In a subset of individuals, robust findings from these analyses may be validated (either by experimental assay or by direct genotyping of tag SNPs if available), and followed up with breakpoint sequencing to fine-map the precise genomic location of the CNV. If it would appear appropriate and scientifically beneficial to include any ALSPAC participants at this stage, then this will be subject to a separate application.

Approaches

Louise Wain will work closely with Dave Evans or Nicholas Timpson in order to undertake the analyses as discussed below. In the first instance, the analyses would need to be run by Louise Wain, but the project aims also to develop this capacity at the University of Bristol. The analysis could be undertaken on the high performance cluster at the University of Bristol if, for example, Louise Wain were offered visitor status (or using a similar new £2m facility in Leicester, as you prefer). An alternative would be the provision of secured log in access to Bristol servers remotely. What ever the preferred mechanism, we would propose that Louise visits Bristol for regular meetings with a named ALSPAC investigator. This will be supplemented by project progress reports shared and discussed as required with all named co-applicants from both the University of Bristol and the University of Leicester.
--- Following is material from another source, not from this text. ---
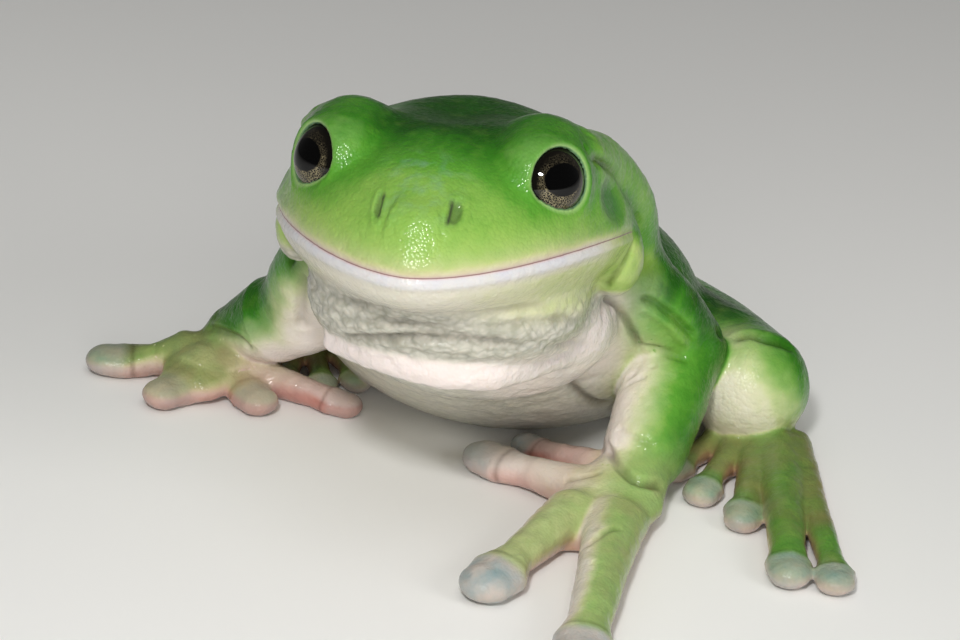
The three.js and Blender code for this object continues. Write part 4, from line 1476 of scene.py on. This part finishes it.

Analysis of CNV using using SNP chip data requires the use of the raw X and Y intensities and/or derivatives of these (log R ratio and B allele frequency). Due to the inherent noisiness of this data, a key stage in the process of generating CNV genotype calls will be quality control (QC) and definition of a suitable filtering strategy (2).
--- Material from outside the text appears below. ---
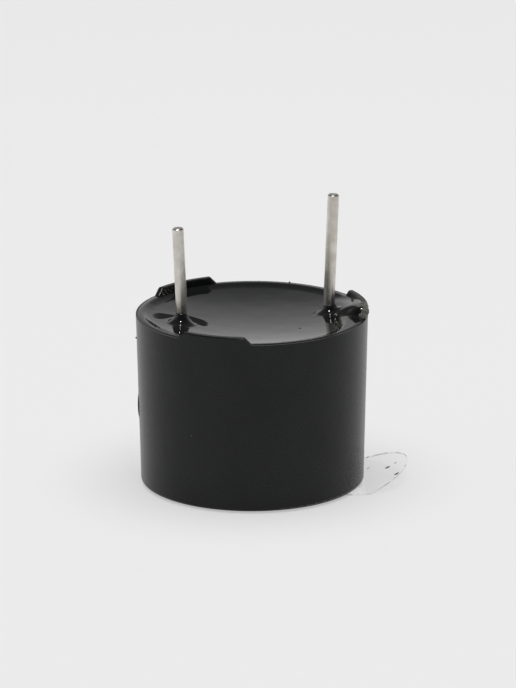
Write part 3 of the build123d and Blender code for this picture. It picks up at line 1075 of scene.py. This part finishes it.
    def bank(self, x: float, y: float) -> float:
        """Gives how far a point is up the bank that runs from the long pin to the front rim.

        Args:
            x: The point's X.
            y: The point's Y.

        Returns:
            The share, from 0 at its foot to 1 on its top.
        """
        turn = math.radians(self.bank_turn)
        dx, dy = x - self.menisci[0].place[0], y - self.menisci[0].place[1]
        front = dx * math.sin(turn) - dy * math.cos(turn)
        right = dx * math.cos(turn) + dy * math.sin(turn)
        top = self.bank_line[0][1]
        for (a, low), (b, high) in zip(self.bank_line, self.bank_line[1:]):
            if a <= front <= b:
                top = low + (high - low) * (front - a) / (b - a)
        width = max(top - self.bank_foot, self.bank_least_width)
        share = min(max((right - self.bank_foot) / width, 0.0), 1.0)
        return share * smooth_step(*self.bank_start, front) * (1 - smooth_step(*self.bank_end, front))

    def upturn(self, x: float, y: float) -> float:
        """Gives how far the edge has turned up.

        Args:
            x: The point's X.
            y: The point's Y.

        Returns:
            The share, from 0 in the dish to 1 at the bore.
        """
        inner = self.bore_radius - self.upturn_width
        outwards = min(max(math.hypot(x, y) - inner, 0.0) / (self.bore_radius - inner), 1.0)
        turn = math.degrees(math.atan2(y, x)) % 360
        first, last = self.sharp_angles
        sharp = smooth_step(first - self.blend, first + self.blend, turn)
        sharp *= 1 - smooth_step(last - self.blend, last + self.blend, turn)
        soft = self.upturn_even * outwards + (1 - self.upturn_even) * outwards ** self.upturn_power
        return soft + (outwards ** self.sharp_power - soft) * sharp

    def height(self, x: float, y: float) -> float:
        """Gives the height of the resin's surface, without its dimples.

        Args:
            x: The point's X.
            y: The point's Y.

        Returns:
            The height above the table.
        """
        radius = math.hypot(x, y)
        inner = self.bore_radius - self.upturn_width
        brim_z = self.rim_z + self.brim_height
        z = brim_z - self.upturn_climb - self.dish_depth
        z += self.dish_depth * (min(radius, inner) / inner) ** 2
        z += self.upturn_climb * self.upturn(x, y)
        z += max(brim_z - z, 0.0) * self.bank(x, y)
        z += self.brim_slope * max(radius - self.bore_radius, 0.0)
        z -= 2 * self.brim_height * smooth_step(self.brim_radius - self.brim_edge, self.brim_radius, radius)
        for meniscus in self.menisci:
            z += meniscus.rise(x, y, self.pin_radius)
        wave = sum(share * noise.noise((x * often, y * often, seed)) for often, share, seed in self.waves)
        return z + self.run(x, y) + self.ripple * wave

    def spacing(self, x: float, y: float) -> int:
        """Gives how coarse the mesh may be at a point.

        Args:
            x: The point's X.
            y: The point's Y.

        Returns:
            1, 2 or 4 steps of the grid.
        """
        pins = min(meniscus.away(x, y) for meniscus in self.menisci)
        outlines = (spot for dimple in self.dimples for spot in dimple.outline)
        near = any(math.dist((x, y), spot) < self.fine_reach for spot in outlines)
        if near or self.run(x, y) > self.run_least or 0 < self.bank(x, y) < 1:
            return 1
        return 2 if pins < self.pin_reach or math.hypot(x, y) > self.rim_reach else 4

    def ringed_points(self) -> list[Vector]:
        """Places the points on the edge, on the rings beside it and on the rings round the pins.

        Returns:
            The points, edge first.
        """
        points = []
        for row, inset in enumerate((0.0, *self.insets)):
            for i in range(self.edge_count):
                # The second and the fourth of the inner rings are turned by half a step.
                angle = 360 * (i + 0.5 * (row in (2, 4))) / self.edge_count
                points.append(Vector(polar(self.edge_radius(angle) - inset, angle)))
        for meniscus in self.menisci:
            for k in range(1, self.rings + 1):
                inwards = math.sin(math.pi / 2 * k / self.rings) ** self.ring_power
                away = meniscus.radius - (meniscus.radius - self.pin_radius) * inwards
                for i in range(self.spokes):
                    x, y = polar(away, 360 / self.spokes * (i + 0.5 * (k % 2)))
                    points.append(Vector((meniscus.place[0] + x, meniscus.place[1] + y)))
        return points

    def gridded_points(self) -> list[Vector]:
        """Places the points between the rings.

        Returns:
            The points.
        """
        points = []
        reach = int(self.brim_radius / self.grid) + 1
        for i in range(-reach, reach + 1):
            for j in range(-reach, reach + 1):
                x, y = (i + self.grid_shift[0]) * self.grid, (j + self.grid_shift[1]) * self.grid
                clear = all(m.away(x, y) > m.radius * self.ring_overlap for m in self.menisci)
                inset = self.edge_radius(math.degrees(math.atan2(y, x))) - math.hypot(x, y)
                coarse = self.spacing(x, y) if inset > self.grid_inset and clear else 0
                if coarse and i % coarse == 0 and j % coarse == 0:
                    points.append(Vector((x, y)))
        return points

    def build(self) -> None:
        """Makes the resin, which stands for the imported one."""
        count = self.edge_count
        curves = [dimple.rounded() for dimple in self.dimples]
        points = self.ringed_points() + [Vector(spot) for curve in curves for spot in curve]
        points += self.gridded_points()
        edges = [(i, (i + 1) % count) for i in range(count)]
        flat, _, faces, *_ = delaunay_2d_cdt(points, edges, [], 1, 1e-7)
        verts = []
        for p in flat:
            dip = sum(dimple.depth(curve, p.x, p.y) for dimple, curve in zip(self.dimples, curves))
            verts.append((p.x, p.y, self.height(p.x, p.y) - dip))
        cells = [tuple(face) for face in faces]
        wall = self.bore_radius + self.bite
        above = list(range(count))
        for radius, z in ((None, self.rim_z - self.bite), (wall, self.rim_z - 2 * self.bite),
                          (wall, self.board_z)):
            start = len(verts)
            for i in range(count):
                x, y = polar(radius or self.edge_radius(360 * i / count), 360 * i / count)
                verts.append((x, y, z))
            below = list(range(start, start + count))
            for i in range(count):
                j = (i + 1) % count
                cells.append((above[i], below[i], below[j], above[j]))
            above = below
        cells.append(tuple(reversed(above)))
        made = piece("resin", verts, cells, Shading.SMOOTH, CastResin().build())
        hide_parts("potting_resin")


@dataclass(frozen=True)
class Blob:
    """One lump of spilt resin: an ellipsoid, placed about the buzzer's axis.

    Attributes:
        radius: Its distance from the axis.
        angle: Its angle about the axis.
        z: Its height.
        size: Its half sizes outwards, round the rim and upwards.
    """

    radius: float
    angle: float
    z: float
    size: Point3


@dataclass(frozen=True)
class Pit:
    """A hole where a bubble burst in the spilt resin: its place about the axis and its radius."""

    radius: float
    angle: float
    z: float
    size: float


@dataclass
class RimSpill:
    """The resin that ran over the foot beside the long pin and set on the rim's outer edge.

    Attributes:
        cell: How fine its mesh is.
        melt: How many times its skin is smoothed.
        roughness: How rough its skin is.
        rough_angles: Where it is smoothest and where it is roughest.
        least_rough: How rough it is at its smoothest, as a share.
        lumps: The frequencies of its coarse and its fine lumps, and the share of the fine ones.
        pits: Its pits.
        blobs: The lumps that it is made of.
    """

    cell: float = 0.028
    melt: int = 6
    roughness: float = 0.028
    rough_angles: Point2 = (-10.0, -16.0)
    least_rough: float = 0.15
    lumps: Point3 = (6.0, 13.0, 0.6)
    pits: tuple[Pit, ...] = (Pit(6.06, -18.5, 9.46, 0.14), Pit(5.98, -14.0, 9.6, 0.09))
    blobs: tuple[Blob, ...] = (
        Blob(5.72, -11.0, 9.50, (0.20, 0.42, 0.13)),
        Blob(5.86, -15.5, 9.53, (0.28, 0.42, 0.25)),
        Blob(5.95, -19.5, 9.42, (0.24, 0.34, 0.28)),
        Blob(5.97, -24.0, 9.24, (0.19, 0.30, 0.18)),
        Blob(5.80, -20.0, 9.24, (0.24, 0.42, 0.20)))

    def build(self) -> None:
        """Makes the spill: its lumps are joined under one skin, which is then pitted."""
        rough = bmesh.new()
        for blob in self.blobs:
            x, y = polar(blob.radius, blob.angle)
            turn = Matrix.Rotation(math.radians(blob.angle), 4, "Z")
            place = Matrix.Translation((x, y, blob.z)) @ turn @ Matrix.Diagonal((*blob.size, 1.0))
            bmesh.ops.create_icosphere(rough, subdivisions=4, radius=1.0, matrix=place)
        mesh = bpy.data.meshes.new("spill_lumps")
        rough.to_mesh(mesh)
        rough.free()
        lumps = bpy.data.objects.new("spill_lumps", mesh)
        bpy.context.scene.collection.objects.link(lumps)
        skin = lumps.modifiers.new("skin", "REMESH")
        skin.mode = "VOXEL"
        skin.voxel_size = self.cell
        melt = lumps.modifiers.new("melt", "SMOOTH")
        melt.factor = 0.5
        melt.iterations = self.melt
        shape = bpy.data.meshes.new_from_object(lumps.evaluated_get(bpy.context.evaluated_depsgraph_get()))
        verts = [self.pitted(v.co, v.normal) for v in shape.vertices]
        faces = [tuple(p.vertices) for p in shape.polygons]
        bpy.data.objects.remove(lumps)
        piece("resin_spill", verts, faces, Shading.SMOOTH, SpiltResin().build())

    def pitted(self, point: Vector, normal: Vector) -> Point3:
        """Moves a point of the skin in or out, more where the spill is rough, and in at its pits.

        Args:
            point: The point.
            normal: The skin's normal there.

        Returns:
            The point's new place.
        """
        angle = math.degrees(math.atan2(point.y, point.x))
        coarse, fine, share = self.lumps
        lumpy = noise.noise(point * coarse) + share * noise.noise(point * fine)
        rough = self.least_rough + smooth_step(*self.rough_angles, angle)
        moved = point + normal * self.roughness * rough * lumpy
        for pit in self.pits:
            away = (point - Vector((*polar(pit.radius, pit.angle), pit.z))).length
            moved -= normal * pit.size * (1 - smooth_step(0.2 * pit.size, pit.size, away))
        return moved.x, moved.y, moved.z


@dataclass(frozen=True)
class Crumb:
    """A grain of cured resin that stuck to the cup: its place about the axis and its half size."""

    radius: float
    angle: float
    z: float
    size: float


@dataclass
class Crumbs:
    """The few grains of resin on the cup's wall, rim and feet.

    Attributes:
        stretch: A grain's proportions.
        turns: How much further each grain is turned than the last, in radians about X, Y and Z.
        grains: The grains.
    """

    stretch: Point3 = (1.3, 0.9, 0.7)
    turns: Point3 = (1.3, 0.7, 2.1)
    grains: tuple[Crumb, ...] = (
        Crumb(5.985, 224.1, 4.02, 0.035), Crumb(6.10, 166.0, 7.84, 0.055), Crumb(6.02, 56.4, 9.19, 0.07),
        Crumb(4.64, 99.5, 8.90, 0.07), Crumb(4.70, 98.8, 8.90, 0.05),
        Crumb(5.77, 130.5, 9.24, 0.05), Crumb(5.76, 128.8, 9.33, 0.055), Crumb(5.77, 127.6, 9.22, 0.045),
        Crumb(5.77, 126.4, 9.37, 0.05), Crumb(5.76, 125.0, 9.29, 0.04), Crumb(5.77, 129.6, 9.44, 0.04),
        Crumb(5.76, 131.6, 9.36, 0.04), Crumb(5.77, 123.4, 9.42, 0.035))

    def build(self) -> None:
        """Makes all the grains as one piece."""
        grains = bmesh.new()
        stretch = Matrix.Diagonal((*self.stretch, 1.0))
        for index, grain in enumerate(self.grains):
            x, y = polar(grain.radius, grain.angle)
            turn = Euler([index * part for part in self.turns]).to_matrix().to_4x4()
            place = Matrix.Translation((x, y, grain.z)) @ turn @ stretch
            bmesh.ops.create_icosphere(grains, subdivisions=2, radius=grain.size, matrix=place)
        verts = [tuple(v.co) for v in grains.verts]
        faces = [tuple(v.index for v in face.verts) for face in grains.faces]
        grains.free()
        # The grains take the spilt resin's finish, whose grey is partly dust and partly painted light.
        piece("resin_crumbs", verts, faces, Shading.SMOOTH, SpiltResin().build())


@dataclass
class Pins(Dressing):
    """The two tinned pins."""

    def build(self) -> None:
        """Dresses both pins."""
        self.dress(TinnedWire(), "long_pin", "short_pin")


@dataclass
class SoundWorks(Dressing):
    """The diaphragm, the magnet and the coil, which the cup hides."""

    def build(self) -> None:
        """Dresses the sound works."""
        self.dress(ROLLED_IRON, "diaphragm")
        self.dress(ZINC_PLATED_IRON, "diaphragm_weight", "pole_core", "yoke_plate")
        self.dress(MOULDED_BLACK_NYLON, "support_ring")
        self.dress(SINTERED_FERRITE, "ring_magnet")
        self.dress(MOULDED_NYLON, "coil_bobbin")
        self.dress(WoundWire(), "drive_winding", "feedback_winding", "coil_leads")


@dataclass
class DriveBoard(Dressing):
    """The circuit board and what is soldered to it, which the resin hides."""

    def build(self) -> None:
        """Dresses the board."""
        self.dress(WovenBoard(), "circuit_board")
        self.dress(PACKAGE_EPOXY, "transistor_body")
        self.dress(GLAZED_CERAMIC, "resistor_body")
        self.dress(MATT_TIN, "transistor_leads", "resistor_caps")
        self.dress(SOLDER, "chip_solder", "coil_solder", "pin_solder")


def main() -> None:
    """Builds the whole picture, in order."""
    logging.basicConfig(level=logging.INFO, format="%(message)s")
    bpy.ops.wm.read_factory_settings(use_empty=True)
    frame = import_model()
    nodes = frame["nodes"]
    PhotoCamera().build()
    Studio().build()
    Housing(nodes).build()
    Seal(nodes).build()
    PottedTop().build()
    RimSpill().build()
    Crumbs().build()
    Pins(nodes).build()
    SoundWorks(nodes).build()
    DriveBoard(nodes).build()
    bpy.context.scene.view_settings.view_transform = "Standard"


if __name__ == "__main__":
    main()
Quality control (QC) will be applied to each dataset to exclude outlying samples on the basis of the SNP genotype data (e.g. those with substantial missing genotype data, or showing ancestral differences in principal components analysis (PCA)) or intensity data (large standard deviations of genome-wide intensity measures and subsets of samples that might have been processed differently identifiable as likely batch effects by PCA). There are several algorithms available for detecting and measuring copy number variation in SNP genotyping data (e.g. QuantiSNP and PennCNV which are based on Hidden Markov Models) using the raw allelic intensities or derivations thereof. Raw CNV calls will be subject to further rigorous QC with filtering thresholds defined by simulation and sensitivity analyses undertaken to evaluate the consequences of the filtering strategy chosen on the downstream association testing.
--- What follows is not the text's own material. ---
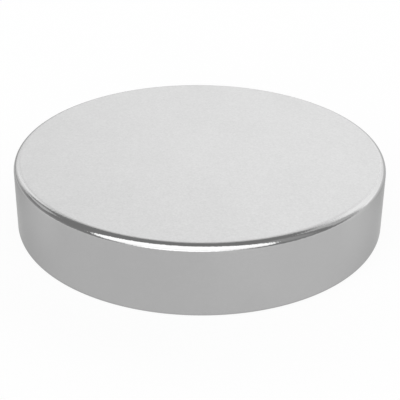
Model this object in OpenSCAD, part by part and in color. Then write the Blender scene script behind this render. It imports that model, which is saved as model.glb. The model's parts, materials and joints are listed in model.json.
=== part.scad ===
// Disc magnet: one sintered, ground, tumbled and nickel-plated piece.
// It rests on its lower pole face, centred on the origin, with +Z along its axis of magnetisation.
// All sizes are in millimetres and are measured over the plating.

/* [Disc] */
// Diameter over the plated rim
disc_d = 25; // [8:0.5:80]
// Thickness from pole face to pole face
disc_t = 5; // [1.5:0.1:30]

/* [Edges] */
// Radius of the tumbled round between each pole face and the rim
edge_r = 0.5; // [0.1:0.05:0.7]

/* [Smoothness] */
// Facets round the disc
disc_facets = 180; // [48:12:256]
// Facets round a full circle of the edge's round
edge_facets = 96; // [24:8:192]

/* [Hidden] */

disc_r = disc_d / 2;

// Radius of the flat part of a pole face, where the edge's round begins
pole_r = disc_r - edge_r;

// Height of the straight part of the rim, between the two rounds
rim_h = disc_t - 2 * edge_r;

// The round at one corner of the section, given the height of its centre
module edge_round(centre_z) {
    translate([pole_r, centre_z])
        circle(r = edge_r, $fn = edge_facets);
}

// Half of the disc's section, drawn from the axis outwards:
// the pole faces bound the first square, the rim bounds the second,
// and a quarter of a circle joins them without a step at each corner
module half_section() {
    square([pole_r, disc_t]);
    translate([0, edge_r])
        square([disc_r, rim_h]);
    edge_round(edge_r);
    edge_round(disc_t - edge_r);
}

// The magnet is the half section turned about its own axis
module magnet() {
    color([0.74, 0.74, 0.75])
        rotate_extrude($fn = disc_facets)
            half_section();
}

magnet();
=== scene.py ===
# %% [markdown]
# # A disc magnet in satin nickel
# The real thing is one piece. Powder is pressed and sintered, the two pole faces are ground flat, the edges
# are tumbled round, and the whole disc is plated with nickel.
# With a shape this plain, the picture lives on three things: a true round along the edge, a plating that
# isn't equally glossy everywhere, and lights that are worth reflecting. Each gets its own cells below.

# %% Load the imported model
import json
import math

import bpy
from mathutils import Matrix, Vector


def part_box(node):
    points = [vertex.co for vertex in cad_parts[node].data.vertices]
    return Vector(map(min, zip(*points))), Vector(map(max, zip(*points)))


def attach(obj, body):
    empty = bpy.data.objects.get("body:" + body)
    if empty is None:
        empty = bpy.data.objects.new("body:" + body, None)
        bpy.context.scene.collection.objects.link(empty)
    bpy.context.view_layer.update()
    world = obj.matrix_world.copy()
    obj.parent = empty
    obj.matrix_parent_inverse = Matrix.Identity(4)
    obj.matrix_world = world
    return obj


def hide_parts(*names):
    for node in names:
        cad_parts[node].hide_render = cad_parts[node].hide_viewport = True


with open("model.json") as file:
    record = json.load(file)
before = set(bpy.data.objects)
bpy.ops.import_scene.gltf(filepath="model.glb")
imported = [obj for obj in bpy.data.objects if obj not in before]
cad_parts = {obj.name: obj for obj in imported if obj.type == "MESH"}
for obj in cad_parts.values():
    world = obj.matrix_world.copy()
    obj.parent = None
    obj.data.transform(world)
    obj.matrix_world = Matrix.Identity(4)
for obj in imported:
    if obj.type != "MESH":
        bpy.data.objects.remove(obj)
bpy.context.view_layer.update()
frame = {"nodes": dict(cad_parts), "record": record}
scene = bpy.context.scene
print("packed nodes:", sorted(frame["nodes"]))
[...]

CNVs will be tested for association with blood pressure variables, SBP and DBP, and lung function variables, FEV1 and FEV1/FVC, using linear regression. In addition, previously published CNV maps will be used to define boundaries of common CNVs and these CNVs will be tested for association using methods such as CNVtools. Validation will be undertaken in selected subsamples from these studies.

Additional benefit

The CNV methods, or calls used, could be applied to the study of a wide range of additonal phenotypes in ALSPAC and the experience of these kinds of analyses will benefit analysts involved in ALSPAC.

Genotype data required

This project requires the intensity data for each SNP and non-polymorphic probe on the array (log R ratio and B allele frequency, and raw X and Y intensities if possible).

References:

1. L. V. Wain, J. A. Armour, M. D. Tobin, Lancet 374, 340 (Jul 25, 2009).

2. L. V. Wain et al., PLoS One 4, e8175 (2009).

3. N. Craddock et al., Nature 464, 713 (Apr 1, 2010).

4. H. M. Blauw et al., Hum Mol Genet 2010, 10 (Aug 10, 2010).